Molero also highlights the importance of emotions in false memories: “Memory is adaptive. The brain reconstructs them according to what you might need at that moment on an adaptive level. It is trying to take you to that zone of control, protection, and the familiar, as well as to avoid uncertainty and rejection.” The psychologist also explains that memory works through reconsolidation, so each time we remember something, it is altered slightly according to the present situation.
“One of the most powerful memories is the one associated with emotion. Memory works by association. Neurons link moments with images, emotions, and sensations. Emotions, for evolutionary reasons, have the greatest capacity to make us remember,” Molero continues, noting that more emotional people will tend to recall events better overall: “It wouldn’t be far-fetched to say that a person’s emotionality can be a factor that interacts based on the importance of emotions,” he says.

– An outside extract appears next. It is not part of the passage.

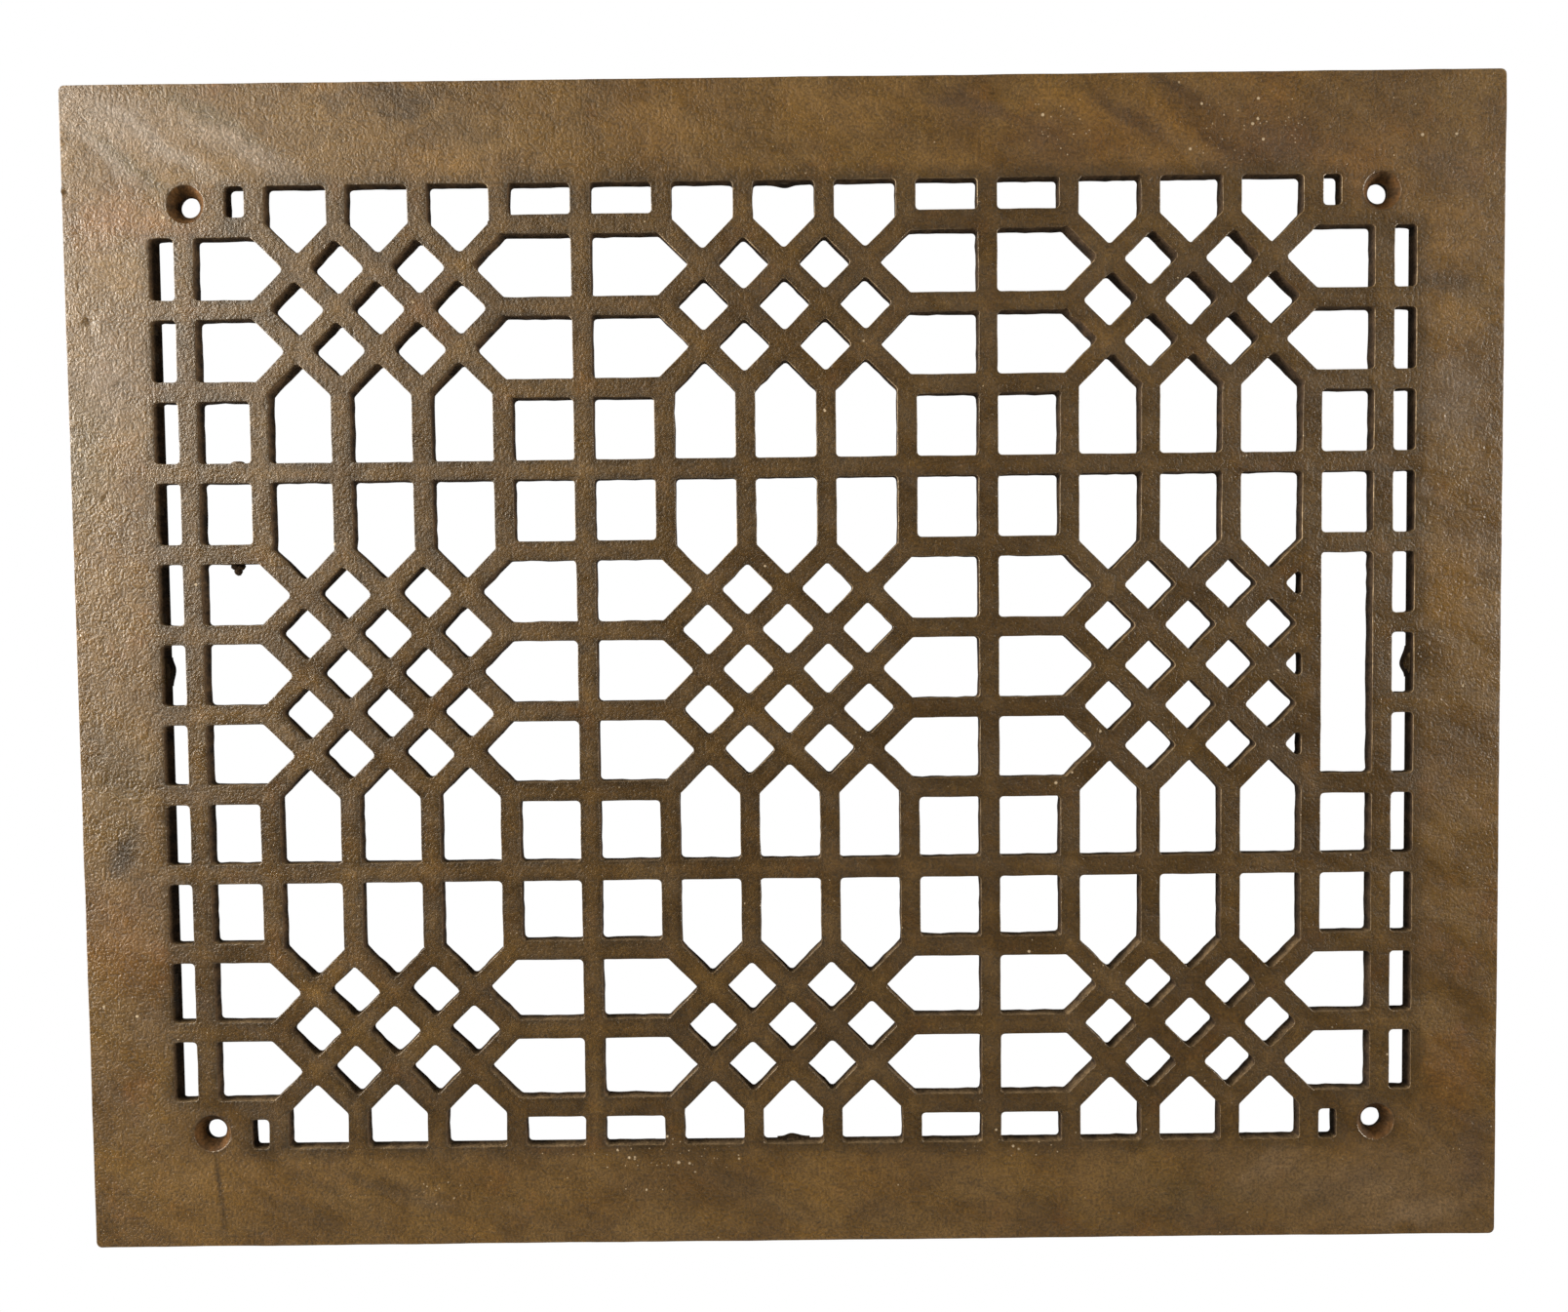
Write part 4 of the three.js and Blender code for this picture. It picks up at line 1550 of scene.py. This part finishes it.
@dataclass
class Studio:
    """A pale floor, pale air, soft lights and the camera.

    Places are metres and turns are degrees.
    """

    camera_place: tuple = (-0.00071, -0.39163, 0.01937)
    camera_turn: tuple = (87.7252, 0.6464, 0.0639)
    lens: float = 29.1045
    floor_level: float = -1.1
    floor_radius: float = 1.3
    paper: tuple = (0.86, 0.86, 0.85, 1.0)
    fibres: Cloud = Cloud((40.0, 40.0, 40.0), 3.0, 0.5)
    air_light: float = 0.077
    softboxes: tuple[Softbox, ...] = (
        Softbox("left_softbox", (-1.2, -0.15, 0.0), 15.0),
        Softbox("upper_left_softbox", (-1.2, -0.25, 0.35), 13.0),
        Softbox("near_left_softbox", (-0.7, -0.15, 0.3), 4.2),
        Softbox("left_front_softbox", (-0.55, -0.5, 0.35), 3.7),
        Softbox("right_softbox", (1.2, -0.2, 0.1), 21.0),
        Softbox("upper_right_softbox", (0.7, -0.6, 0.5), 0.9),
    )

    def build(self) -> None:
        """Builds the whole studio."""
        self._floor()
        self._air()
        self._camera()
        for softbox in self.softboxes:
            softbox.light()

    def _floor(self) -> None:
        """A round paper floor, well below the grille."""
        clear_selection()
        bpy.ops.mesh.primitive_circle_add(
            vertices=96, radius=self.floor_radius, fill_type="NGON", location=(0.0, 0.0, self.floor_level)
        )
        floor = bpy.context.active_object
        floor.name = "studio_floor"
        bpy.ops.object.transform_apply(location=True, rotation=True, scale=True)
        paper = bpy.data.materials.new("studio_paper")
        sheet = NodeSheet(paper)
        fibres = sheet.cloud(self.fibres)
        sheet.feed(sheet.shader.inputs["Roughness"], sheet.curve(fibres, 0.3, 0.7, 0.85, 0.95))
        sheet.shader.inputs["Base Color"].default_value = self.paper
        sheet.shader.inputs["Specular IOR Level"].default_value = 0.1
        floor.data.materials.append(paper)

    def _air(self) -> None:
        """White air behind everything, which gives little light of its own."""
        world = bpy.data.worlds.new("studio_air")
        world.use_nodes = True
        tree = world.node_tree
        background = tree.nodes["Background"]
        background.inputs["Color"].default_value = (1.0, 1.0, 1.0, 1.0)
        seen = tree.nodes.new("ShaderNodeLightPath").outputs["Is Camera Ray"]
        strength = tree.nodes.new("ShaderNodeMapRange")
        strength.inputs["To Min"].default_value = self.air_light
        strength.inputs["To Max"].default_value = 1.0
        tree.links.new(seen, strength.inputs["Value"])
        tree.links.new(strength.outputs["Result"], background.inputs["Strength"])
        bpy.context.scene.world = world

    def _camera(self) -> None:
        """The camera where the photograph was taken."""
        data = bpy.data.cameras.new("photo_camera")
        data.sensor_fit = "HORIZONTAL"
        data.sensor_width = 36.0
        data.lens = self.lens
        data.clip_start = 0.01
        camera = bpy.data.objects.new("photo_camera", data)
        camera.location = self.camera_place
        camera.rotation_euler = tuple(math.radians(turn) for turn in self.camera_turn)
        bpy.context.scene.collection.objects.link(camera)
        bpy.context.scene.camera = camera
        bpy.context.scene.view_settings.view_transform = "Standard"


def check_mesh(piece: bpy.types.Object) -> None:
    """Logs how sound a piece's mesh is.

    Args:
        piece: The object to look at.
    """
    mesh = bmesh.new()
    mesh.from_mesh(piece.data)
    open_edges = sum(not edge.is_manifold for edge in mesh.edges)
    triangles = sum(len(face.verts) - 2 for face in mesh.faces)
    LOG.info("%s: %d triangles, %d open edges, volume %.2f cm3", piece.name, triangles, open_edges,
             mesh.calc_volume() * 1e6)
    mesh.free()


def main() -> None:
    """Builds the grille and its studio in order."""
    logging.basicConfig(level=logging.INFO, format="%(name)s: %(message)s")
    plan = CastingPlan()
    plan.read(frame["nodes"][NODE])
    LOG.info("plan: %d outlines, %d screws", len(plan.loops), len(plan.screws))
    piece = Casting(plan).build()
    check_mesh(piece)
    Studio().build()
    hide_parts(NODE)
    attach(piece, BODY)


if __name__ == "__main__":
    main()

According to a study published in Frontiers in Psychology, emotions can alter which parts of an event a person remembers and which they forget. A report published in Scientific Reports by Nature indicates that the formation of false memories is related to different memory systems: people with stronger semantic memory abilities (related to using prior knowledge and retaining the general idea of what was learned) tend to generate more false memories, while a stronger episodic memory (related to recalling more precisely what one has lived or studied) reduces those errors.
The brain suffers when it encounters gaps in a memory and looks for ways to fill them: “False memories exist. Imagination is a tool that helps us complete missing information, and it is generated in different ways, such as external factors,” the psychologist says. “Sometimes we repeatedly imagine something that happened — like a childhood holiday with your parents you can’t actually remember — but you see images of that place and imagine being there as a child so many times that you end up with a false memory. In search of coherence, the mind mixes what is real with that imagined part,” she argues.
Interference also plays a role in false memories: “If someone has been made to believe something repeatedly, or has been talked to about it a lot or thought about it often, it’s easy over time for them to mix things up and for there to be interference between reality and fiction. But it can also occur between realities — that is, many times we take two experiences and blend them,” Molero says.
Believing that something happened one way when in fact it happened another can harm one’s sense of identity and personal security: “Memories do affect us, but they do not determine us. Our identity is a narrative we have created based on the comments others have made about us. The problem is not having one type of memory or another, but how we relate to them,” Martínez argues. “Fusion is how people can identify with memories or emotions they feel. We cannot change memories, but we can change how we relate to them, which has led to ideas about ourselves.”
“One of the main functions of false memories is to preserve people’s identity, and that is why they are modified according to the context being experienced,” adds Molero. The psychologist also defines the principle of congruence, according to which people want a congruent and stable identity: “A large part of the function of modifying memories is adaptive, and this relates to identity, congruence, and feeling comfortable,” he says.